Although a healthy lifestyle doesn't guarantee you won't get cancer — there are those non-modifiable factors, like genetics, to consider— it can substantially reduce an individual’s risk of being diagnosed. In fact, new research published in the journal Cancer Epidemiology, Biomarkers & Prevention suggests that people who adhere to cancer prevention guidelines can reduce all cancer incidence rates by 10 to 45 percent. They can also reduce risk of death from any cancer by 14 to 61 percent.

Researchers looked at 12 studies published within the past 10 years that analyzed adherence to cancer prevention guidelines from leading cancer organizations such as the American Cancer Society, the World Cancer Research Fund/American Institute for Cancer Research. Study participants ranged in age, from 25 to 79 years of age at baseline, and were mostly white.

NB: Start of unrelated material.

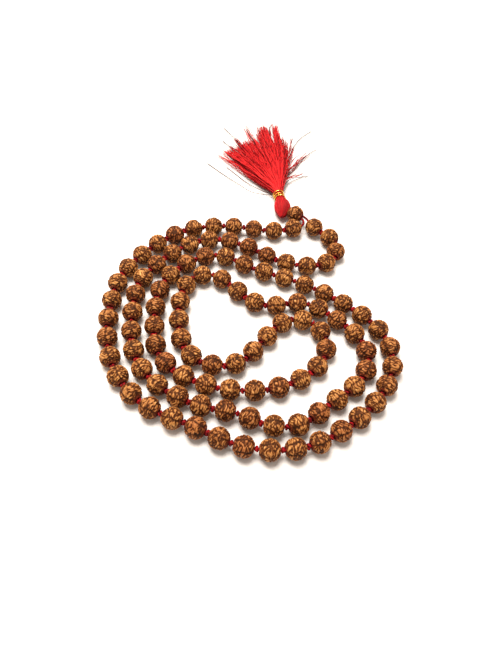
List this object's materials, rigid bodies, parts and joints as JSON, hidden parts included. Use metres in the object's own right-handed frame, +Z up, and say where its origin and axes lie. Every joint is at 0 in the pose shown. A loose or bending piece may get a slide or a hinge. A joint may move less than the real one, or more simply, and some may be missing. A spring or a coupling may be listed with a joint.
{
  "type": "mala prayer beads",
  "caption": "Long loop of round ridged seed beads knotted on red thread, lying coiled, with a guru bead and a red tassel bound with gold thread.",
  "frame": {"origin": "on the table, under the middle of the whole object", "axes": "+Z up from the table, +Y from the coil of beads towards the tassel, +X to the right of that"},
  "size_m": [0.1156, 0.1839, 0.0083],
  "materials": {
    "counting_beads": "satin",
    "guru_bead": "satin",
    "stringing_thread": "matte",
    "tassel_thread": "satin",
    "gold_thread": "satin"
  },
  "bodies": {
    "strung_loop": {"stringing_thread": "stringing_thread", "bead_knots": "stringing_thread", "beads_025_to_039": "counting_beads", "beads_040_to_054": "counting_beads", "beads_055_to_069": "counting_beads", "beads_070_to_084": "counting_beads"},
    "bead_001": {"bead_001": "counting_beads"},
    "bead_002": {"bead_002": "counting_beads"},
    "bead_003": {"bead_003": "counting_beads"},
    "bead_004": {"bead_004": "counting_beads"},
    "bead_005": {"bead_005": "counting_beads"},
    "bead_006": {"bead_006": "counting_beads"},
    "bead_007": {"bead_007": "counting_beads"},
    "bead_008": {"bead_008": "counting_beads"},
    "bead_009": {"bead_009": "counting_beads"},
    "bead_010": {"bead_010": "counting_beads"},
    "bead_011": {"bead_011": "counting_beads"},
    "bead_012": {"bead_012": "counting_beads"},
    "bead_013": {"bead_013": "counting_beads"},
    "bead_014": {"bead_014": "counting_beads"},
    "bead_015": {"bead_015": "counting_beads"},
    "bead_016": {"bead_016": "counting_beads"},
    "bead_017": {"bead_017": "counting_beads"},
    "bead_018": {"bead_018": "counting_beads"},
    "bead_019": {"bead_019": "counting_beads"},
    "bead_020": {"bead_020": "counting_beads"},
    "bead_021": {"bead_021": "counting_beads"},
    "bead_022": {"bead_022": "counting_beads"},
    "bead_023": {"bead_023": "counting_beads"},
    "bead_024": {"bead_024": "counting_beads"},
    "bead_085": {"bead_085": "counting_beads"},
    "bead_086": {"bead_086": "counting_beads"},
    "bead_087": {"bead_087": "counting_beads"},
    "bead_088": {"bead_088": "counting_beads"},
    "bead_089": {"bead_089": "counting_beads"},
    "bead_090": {"bead_090": "counting_beads"},
    "bead_091": {"bead_091": "counting_beads"},
    "bead_092": {"bead_092": "counting_beads"},
    "bead_093": {"bead_093": "counting_beads"},
    "bead_094": {"bead_094": "counting_beads"},
    "bead_095": {"bead_095": "counting_beads"},
    "bead_096": {"bead_096": "counting_beads"},
    "bead_097": {"bead_097": "counting_beads"},
    "bead_098": {"bead_098": "counting_beads"},
    "bead_099": {"bead_099": "counting_beads"},
    "bead_100": {"bead_100": "counting_beads"},
    "bead_101": {"bead_101": "counting_beads"},
    "bead_102": {"bead_102": "counting_beads"},
    "bead_103": {"bead_103": "counting_beads"},
    "bead_104": {"bead_104": "counting_beads"},
    "bead_105": {"bead_105": "counting_beads"},
    "bead_106": {"bead_106": "counting_beads"},
    "bead_107": {"bead_107": "counting_beads"},
    "bead_108": {"bead_108": "counting_beads"},
    "guru_bead": {"guru_bead": "guru_bead"},
    "tassel_head": {"tassel_cord": "tassel_thread", "tassel_head": "tassel_thread", "tassel_binding": "gold_thread"},
    "tassel_skirt": {"tassel_skirt": "tassel_thread"}
  },
  "joints": [
    {"name": "bead_001_spin", "type": "hinge", "parent": "strung_loop", "child": "bead_001", "pos_m": [0.01408, 0.01578, 0.00386], "axis": [-0.902, -0.4317, -0.0029], "continuous": true},
    {"name": "bead_002_spin", "type": "hinge", "parent": "strung_loop", "child": "bead_002", "pos_m": [0.00582, 0.01315, 0.00385], "axis": [-0.985, -0.1725, 0], "continuous": true},
    {"name": "bead_003_spin", "type": "hinge", "parent": "strung_loop", "child": "bead_003", "pos_m": [-0.00287, 0.01293, 0.00385], "axis": [-0.9987, 0.0511, 0], "continuous": true},
    {"name": "bead_004_spin", "type": "hinge", "parent": "strung_loop", "child": "bead_004", "pos_m": [-0.01159, 0.01294, 0.00385], "axis": [-0.999, -0.0448, 0], "continuous": true},
    {"name": "bead_005_spin", "type": "hinge", "parent": "strung_loop", "child": "bead_005", "pos_m": [-0.02023, 0.0118, 0.00385], "axis": [-0.9739, -0.2272, 0], "continuous": true},
    {"name": "bead_006_spin", "type": "hinge", "parent": "strung_loop", "child": "bead_006", "pos_m": [-0.02848, 0.00904, 0.00385], "axis": [-0.9075, -0.42, 0], "continuous": true},
    {"name": "bead_007_spin", "type": "hinge", "parent": "strung_loop", "child": "bead_007", "pos_m": [-0.03579, 0.00435, 0.00385], "axis": [-0.767, -0.6416, 0], "continuous": true},
    {"name": "bead_008_spin", "type": "hinge", "parent": "strung_loop", "child": "bead_008", "pos_m": [-0.04195, -0.0018, 0.00385], "axis": [-0.6411, -0.7674, 0], "continuous": true},
    {"name": "bead_009_spin", "type": "hinge", "parent": "strung_loop", "child": "bead_009", "pos_m": [-0.04709, -0.00885, 0.00385], "axis": [-0.5374, -0.8433, 0], "continuous": true},
    {"name": "bead_010_spin", "type": "hinge", "parent": "strung_loop", "child": "bead_010", "pos_m": [-0.05122, -0.01653, 0.00385], "axis": [-0.4103, -0.9119, 0], "continuous": true},
    {"name": "bead_011_spin", "type": "hinge", "parent": "strung_loop", "child": "bead_011", "pos_m": [-0.05365, -0.02485, 0.00385], "axis": [-0.129, -0.9916, 0], "continuous": true},
    {"name": "bead_012_spin", "type": "hinge", "parent": "strung_loop", "child": "bead_012", "pos_m": [-0.05399, -0.03356, 0.00385], "axis": [0.0279, -0.9996, 0], "continuous": true},
    {"name": "bead_013_spin", "type": "hinge", "parent": "strung_loop", "child": "bead_013", "pos_m": [-0.05334, -0.04227, 0.00385], "axis": [0.1105, -0.9939, 0], "continuous": true},
    {"name": "bead_014_spin", "type": "hinge", "parent": "strung_loop", "child": "bead_014", "pos_m": [-0.05177, -0.05084, 0.00385], "axis": [0.2553, -0.9669, 0], "continuous": true},
    {"name": "bead_015_spin", "type": "hinge", "parent": "strung_loop", "child": "bead_015", "pos_m": [-0.04887, -0.05906, 0.00385], "axis": [0.4235, -0.9059, 0], "continuous": true},
    {"name": "bead_016_spin", "type": "hinge", "parent": "strung_loop", "child": "bead_016", "pos_m": [-0.04436, -0.0665, 0.00385], "axis": [0.5978, -0.8017, 0], "continuous": true},
    {"name": "bead_017_spin", "type": "hinge", "parent": "strung_loop", "child": "bead_017", "pos_m": [-0.03832, -0.07274, 0.00385], "axis": [0.7847, -0.6198, 0], "continuous": true},
    {"name": "bead_018_spin", "type": "hinge", "parent": "strung_loop", "child": "bead_018", "pos_m": [-0.03097, -0.0774, 0.00385], "axis": [0.8977, -0.4406, 0], "continuous": true},
    {"name": "bead_019_spin", "type": "hinge", "parent": "strung_loop", "child": "bead_019", "pos_m": [-0.02279, -0.08039, 0.00385], "axis": [0.9648, -0.2631, 0], "continuous": true},
    {"name": "bead_020_spin", "type": "hinge", "parent": "strung_loop", "child": "bead_020", "pos_m": [-0.01443, -0.08289, 0.00385], "axis": [0.949, -0.3154, 0], "continuous": true},
    {"name": "bead_021_spin", "type": "hinge", "parent": "strung_loop", "child": "bead_021", "pos_m": [-0.00618, -0.08577, 0.00385], "axis": [0.948, -0.3183, 0], "continuous": true},
    {"name": "bead_022_spin", "type": "hinge", "parent": "strung_loop", "child": "bead_022", "pos_m": [0.00231, -0.08768, 0.00385], "axis": [0.9929, -0.1186, 0], "continuous": true},
    {"name": "bead_023_spin", "type": "hinge", "parent": "strung_loop", "child": "bead_023", "pos_m": [0.01101, -0.08799, 0.00385], "axis": [0.998, 0.063, 0], "continuous": true},
    {"name": "bead_024_spin", "type": "hinge", "parent": "strung_loop", "child": "bead_024", "pos_m": [0.0196, -0.08654, 0.00385], "axis": [0.9661, 0.2581, 0], "continuous": true},
    {"name": "bead_085_spin", "type": "hinge", "parent": "strung_loop", "child": "bead_085", "pos_m": [0.00331, -0.07718, 0.00385], "axis": [-0.95, 0.3124, 0], "continuous": true},
    {"name": "bead_086_spin", "type": "hinge", "parent": "strung_loop", "child": "bead_086", "pos_m": [-0.0052, -0.07539, 0.00385], "axis": [-0.996, 0.0889, 0], "continuous": true},
    {"name": "bead_087_spin", "type": "hinge", "parent": "strung_loop", "child": "bead_087", "pos_m": [-0.01387, -0.07449, 0.00385], "axis": [-0.9839, 0.1789, 0], "continuous": true},
    {"name": "bead_088_spin", "type": "hinge", "parent": "strung_loop", "child": "bead_088", "pos_m": [-0.02224, -0.07208, 0.00385], "axis": [-0.9394, 0.3429, 0], "continuous": true},
    {"name": "bead_089_spin", "type": "hinge", "parent": "strung_loop", "child": "bead_089", "pos_m": [-0.03002, -0.0682, 0.00385], "axis": [-0.8334, 0.5527, 0], "continuous": true},
    {"name": "bead_090_spin", "type": "hinge", "parent": "strung_loop", "child": "bead_090", "pos_m": [-0.0366, -0.06253, 0.00385], "axis": [-0.6523, 0.758, 0], "continuous": true},
    {"name": "bead_091_spin", "type": "hinge", "parent": "strung_loop", "child": "bead_091", "pos_m": [-0.04112, -0.05514, 0.00385], "axis": [-0.4011, 0.916, 0], "continuous": true},
    {"name": "bead_092_spin", "type": "hinge", "parent": "strung_loop", "child": "bead_092", "pos_m": [-0.0437, -0.04684, 0.00385], "axis": [-0.1868, 0.9824, 0], "continuous": true},
    {"name": "bead_093_spin", "type": "hinge", "parent": "strung_loop", "child": "bead_093", "pos_m": [-0.045, -0.0382, 0.00385], "axis": [-0.1159, 0.9933, 0], "continuous": true},
    {"name": "bead_094_spin", "type": "hinge", "parent": "strung_loop", "child": "bead_094", "pos_m": [-0.04566, -0.0295, 0.00385], "axis": [-0.0317, 0.9995, 0], "continuous": true},
    {"name": "bead_095_spin", "type": "hinge", "parent": "strung_loop", "child": "bead_095", "pos_m": [-0.0443, -0.02099, 0.00385], "axis": [0.3596, 0.9331, 0], "continuous": true},
    {"name": "bead_096_spin", "type": "hinge", "parent": "strung_loop", "child": "bead_096", "pos_m": [-0.04025, -0.01329, 0.00385], "axis": [0.5448, 0.8386, 0], "continuous": true},
    {"name": "bead_097_spin", "type": "hinge", "parent": "strung_loop", "child": "bead_097", "pos_m": [-0.035, -0.00633, 0.00385], "axis": [0.6521, 0.7582, 0], "continuous": true},
    {"name": "bead_098_spin", "type": "hinge", "parent": "strung_loop", "child": "bead_098", "pos_m": [-0.02874, -0.00028, 0.00385], "axis": [0.7829, 0.6222, 0], "continuous": true},
    {"name": "bead_099_spin", "type": "hinge", "parent": "strung_loop", "child": "bead_099", "pos_m": [-0.02101, 0.00349, 0.00385], "axis": [0.9735, 0.2286, 0], "continuous": true},
    {"name": "bead_100_spin", "type": "hinge", "parent": "strung_loop", "child": "bead_100", "pos_m": [-0.0124, 0.00408, 0.00385], "axis": [0.9921, -0.1258, 0], "continuous": true},
    {"name": "bead_101_spin", "type": "hinge", "parent": "strung_loop", "child": "bead_101", "pos_m": [-0.00406, 0.00167, 0.00385], "axis": [0.929, -0.3702, 0], "continuous": true},
    {"name": "bead_102_spin", "type": "hinge", "parent": "strung_loop", "child": "bead_102", "pos_m": [0.00394, -0.00183, 0.00385], "axis": [0.9088, -0.4173, 0], "continuous": true},
    {"name": "bead_103_spin", "type": "hinge", "parent": "strung_loop", "child": "bead_103", "pos_m": [0.01219, -0.00459, 0.00385], "axis": [0.9782, -0.2077, 0], "continuous": true},
    {"name": "bead_104_spin", "type": "hinge", "parent": "strung_loop", "child": "bead_104", "pos_m": [0.02082, -0.00514, 0.00385], "axis": [0.9924, 0.123, 0], "continuous": true},
    {"name": "bead_105_spin", "type": "hinge", "parent": "strung_loop", "child": "bead_105", "pos_m": [0.02887, -0.00229, 0.00385], "axis": [0.823, 0.568, 0], "continuous": true},
    {"name": "bead_106_spin", "type": "hinge", "parent": "strung_loop", "child": "bead_106", "pos_m": [0.03285, 0.00482, 0.00385], "axis": [0.0779, 0.997, 0], "continuous": true},
    {"name": "bead_107_spin", "type": "hinge", "parent": "strung_loop", "child": "bead_107", "pos_m": [0.03009, 0.01254, 0.00385], "axis": [-0.6929, 0.721, 0], "continuous": true},
    {"name": "bead_108_spin", "type": "hinge", "parent": "strung_loop", "child": "bead_108", "pos_m": [0.02321, 0.01764, 0.00417], "axis": [-0.7749, 0.6229, 0.1071], "continuous": true},
    {"name": "guru_spin", "type": "hinge", "parent": "strung_loop", "child": "guru_bead", "pos_m": [0.0146, 0.024, 0.0046], "axis": [0.9063, -0.4226, 0], "continuous": true},
    {"name": "tassel_lift", "type": "hinge", "parent": "strung_loop", "child": "tassel_head", "pos_m": [0.0146, 0.024, 0.0046], "axis": [0.9063, -0.4226, 0], "range_deg": [0, 110]},
    {"name": "skirt_swing", "type": "hinge", "parent": "tassel_head", "child": "tassel_skirt", "pos_m": [0.00645, 0.03701, 0.00355], "axis": [0, 0, 1], "range_deg": [-20, 20]}
  ]
}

Results showed a consistent reduction in incidence rates of breast cancer (19 to 60 percent reduction), endometrial cancer (23 to 60 percent reduction), and colorectal cancer (27 to 52 percent reduction) in both men and women. However, there were no significant associations between adhering to cancer prevention guideline and a reduction in the incidence of ovarian or prostate cancer; and lung cancer varied depending on the study, researchers said.

The reviewed studies compared individuals with high adherence to cancer prevention guidelines to those with lower adherence, too. They found that people who followed more of the cancer prevention recommendations saw stronger benefits. For example, one study found that women who followed at least five recommendations were 60 percent less likely to develop breast cancer than those who didn’t adhere to the cancer prevention guidelines. And for each recommendation met, the risk of breast cancer dropped by 11 percent.

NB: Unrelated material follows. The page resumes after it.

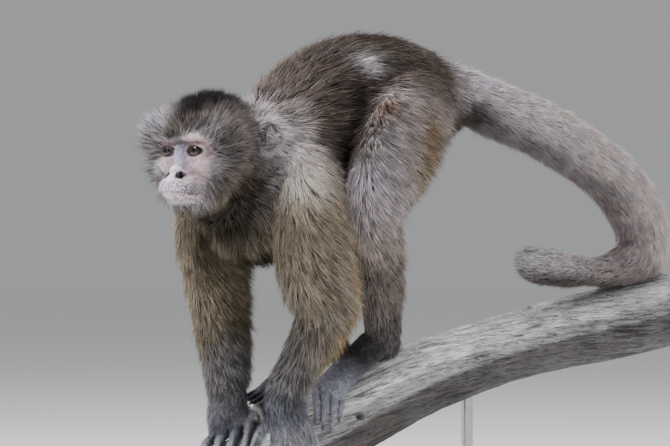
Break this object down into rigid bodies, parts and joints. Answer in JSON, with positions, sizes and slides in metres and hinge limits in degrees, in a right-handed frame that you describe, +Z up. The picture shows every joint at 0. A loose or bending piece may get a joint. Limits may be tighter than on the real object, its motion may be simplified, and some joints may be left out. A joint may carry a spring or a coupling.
{
  "type": "capuchin monkey model",
  "caption": "Life-size still model of a capuchin monkey on all fours on a cut branch, tail curled behind, with a plain display stand.",
  "frame": {"origin": "centre of the base's underside", "axes": "+Z up, -Y the way the monkey walks and its body points, +X towards its left side"},
  "size_m": [0.19, 0.594, 0.4715],
  "materials": {
    "fur_brown": "coat of brown and grey hair",
    "fur_head": "coat of pale grey and dark brown hair",
    "skin_dark": "dull grey skin with short hair",
    "eye_brown": "polished",
    "weathered_wood": "grey weathered, without bark",
    "plinth_wood": "satin varnish",
    "steel": "brushed"
  },
  "bodies": {
    "root": {"head": "fur_head", "ear_left": "skin_dark", "ear_right": "skin_dark", "eye_left": "eye_brown", "eye_right": "eye_brown", "neck": "fur_brown", "trunk": "fur_brown", "upper_arm_left": "fur_brown", "forearm_left": "fur_brown", "hand_left": "skin_dark", "upper_arm_right": "fur_brown", "forearm_right": "fur_brown", "hand_right": "skin_dark", "thigh_left": "fur_brown", "shin_left": "fur_brown", "foot_left": "skin_dark", "thigh_right": "fur_brown", "shin_right": "fur_brown", "foot_right": "skin_dark", "tail_1": "fur_brown", "tail_2": "fur_brown", "tail_3": "fur_brown", "tail_4": "fur_brown", "perch_branch": "weathered_wood", "stand_base": "plinth_wood", "stand_rod_front": "steel", "stand_rod_rear": "steel"}
  },
  "joints": []
}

"If you adhere to these guidelines, you may reduce your risk of getting or dying from cancer, though the risk is not totally eliminated," lead study author Lindsay N. Kohler, a doctoral candidate at the University of Arizona Mel and Enid Zuckerman College of Public Health, said in a press release. "However, following these recommendations will lead to healthier lives overall and, in turn, reduce the risk for many major diseases."

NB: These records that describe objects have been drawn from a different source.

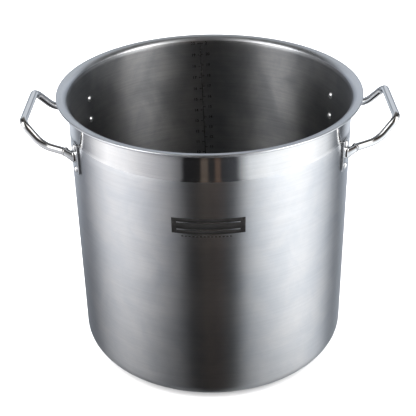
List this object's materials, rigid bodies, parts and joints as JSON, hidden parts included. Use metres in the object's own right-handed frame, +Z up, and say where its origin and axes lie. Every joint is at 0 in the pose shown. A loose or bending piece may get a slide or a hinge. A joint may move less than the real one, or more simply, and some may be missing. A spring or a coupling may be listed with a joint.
{
  "type": "stock pot",
  "caption": "Tall straight-sided stainless stock pot with a flared pouring rim, layered base and riveted loop handles.",
  "frame": {"origin": "centre of the underside, on the surface that the pot stands on", "axes": "+Z up along the pot's axis, X through the two handles, -Y is the front"},
  "size_m": [0.3964, 0.3244, 0.306],
  "materials": {
    "satin_steel": "satin, brushed around the wall, mirror band under the rim",
    "polished_steel": "mirror polished",
    "base_steel": "turned satin",
    "core_aluminium": "plain"
  },
  "bodies": {
    "root": {"pot_shell": "satin_steel", "base_core": "core_aluminium", "base_cap": "base_steel", "right_handle": "polished_steel", "left_handle": "polished_steel", "right_back_bracket": "polished_steel", "right_front_bracket": "polished_steel", "left_back_bracket": "polished_steel", "left_front_bracket": "polished_steel", "right_back_upper_rivet": "polished_steel", "right_back_lower_rivet": "polished_steel", "right_front_upper_rivet": "polished_steel", "right_front_lower_rivet": "polished_steel", "left_front_upper_rivet": "polished_steel", "left_front_lower_rivet": "polished_steel", "left_back_upper_rivet": "polished_steel", "left_back_lower_rivet": "polished_steel"}
  },
  "joints": []
}
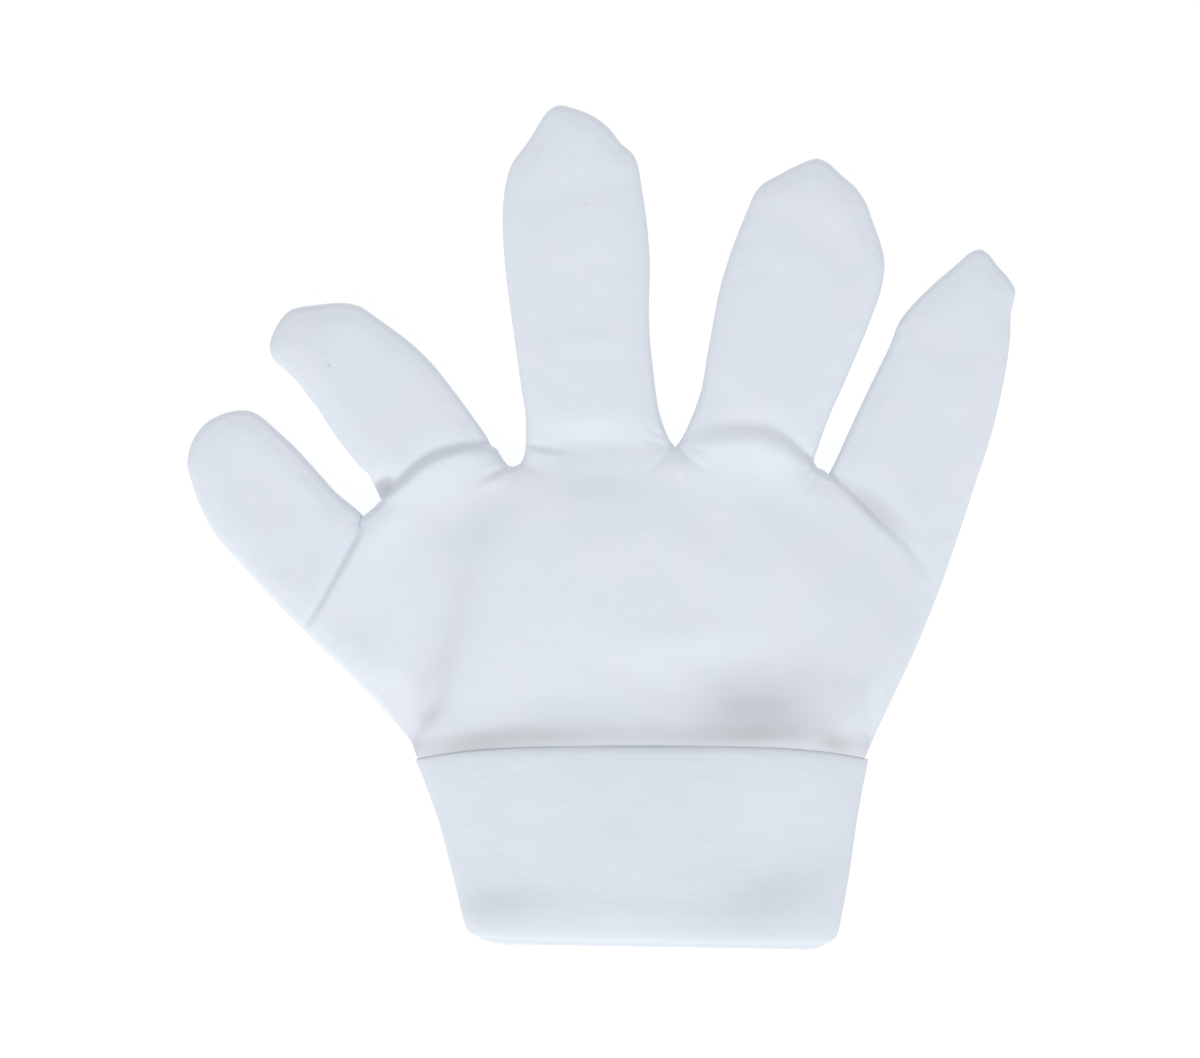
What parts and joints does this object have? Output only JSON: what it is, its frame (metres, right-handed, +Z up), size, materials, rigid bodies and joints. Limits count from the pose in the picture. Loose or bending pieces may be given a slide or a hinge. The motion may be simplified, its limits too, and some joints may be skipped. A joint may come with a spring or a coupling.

Kohler recognizes her research is limited in that she and her team were only able to summarize information "without establishing causality or specific reductions in cancer risk." And while Kohler declares no conflict of interest, her report was funded by the National Cancer Institute Cancer Center.

While family history and environmental factors play a big role in cancer development, Kohler believes that adhering to cancer prevention guidelines can help lower the risk of the disease they have a genetic predisposition to, as well as other types of cancer. She said, "the review indicates that physicians and public health officials should continue to emphasize cancer prevention recommendations to patients."

Source: Kohler L, Garcia D, Harris R, Oren E, Roe D, Jacobs E. Adherence to Diet and Physical Activity Cancer Prevention Guidelines and Cancer Outcomes: A Systematic Review. Cancer Epidemiology, Biomarkers & Prevention. 2016.